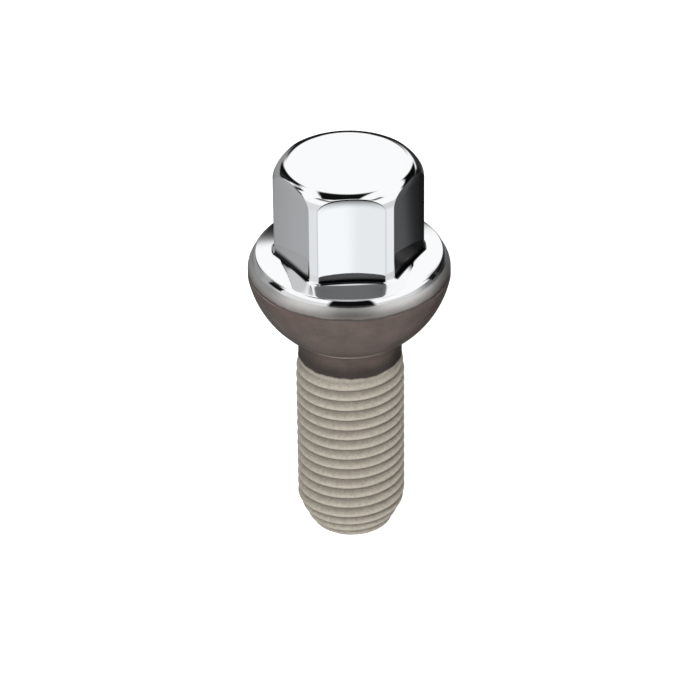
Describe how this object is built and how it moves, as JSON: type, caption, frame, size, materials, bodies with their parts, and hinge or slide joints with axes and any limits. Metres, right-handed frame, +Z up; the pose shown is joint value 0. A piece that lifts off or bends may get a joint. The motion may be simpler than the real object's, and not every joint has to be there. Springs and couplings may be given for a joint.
{
  "type": "wheel bolt",
  "caption": "One-piece wheel bolt with a plated hexagon head, a round flange, a fixed ball seat and a fine metric thread.",
  "frame": {"origin": "centre of the flat end of the thread, on which the bolt stands", "axes": "+Z up the bolt's axis, from the flat end of the thread to the top of the head; -Y is the outward normal of one of the head's flats"},
  "size_m": [0.0256, 0.0256, 0.0531],
  "materials": {
    "plated_steel": "bright chrome head and flange, brown-grey phosphated ball seat and neck, beige-grey coated thread"
  },
  "bodies": {
    "root": {"wheel_bolt": "plated_steel"}
  },
  "joints": []
}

•••

▶ Requirement: Give an exact repetition of all the material.

▶ Answer to the task:
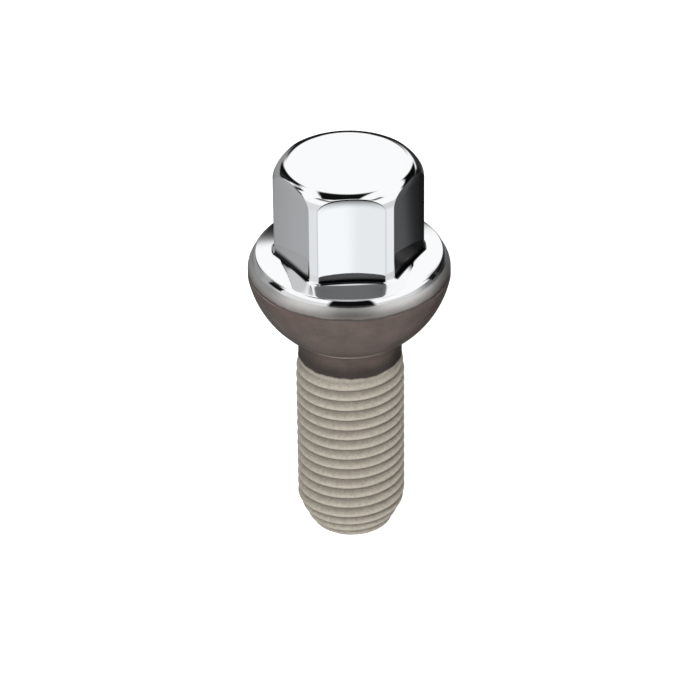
Describe how this object is built and how it moves, as JSON: type, caption, frame, size, materials, bodies with their parts, and hinge or slide joints with axes and any limits. Metres, right-handed frame, +Z up; the pose shown is joint value 0. A piece that lifts off or bends may get a joint. The motion may be simpler than the real object's, and not every joint has to be there. Springs and couplings may be given for a joint.
{
  "type": "wheel bolt",
  "caption": "One-piece wheel bolt with a plated hexagon head, a round flange, a fixed ball seat and a fine metric thread.",
  "frame": {"origin": "centre of the flat end of the thread, on which the bolt stands", "axes": "+Z up the bolt's axis, from the flat end of the thread to the top of the head; -Y is the outward normal of one of the head's flats"},
  "size_m": [0.0256, 0.0256, 0.0531],
  "materials": {
    "plated_steel": "bright chrome head and flange, brown-grey phosphated ball seat and neck, beige-grey coated thread"
  },
  "bodies": {
    "root": {"wheel_bolt": "plated_steel"}
  },
  "joints": []
}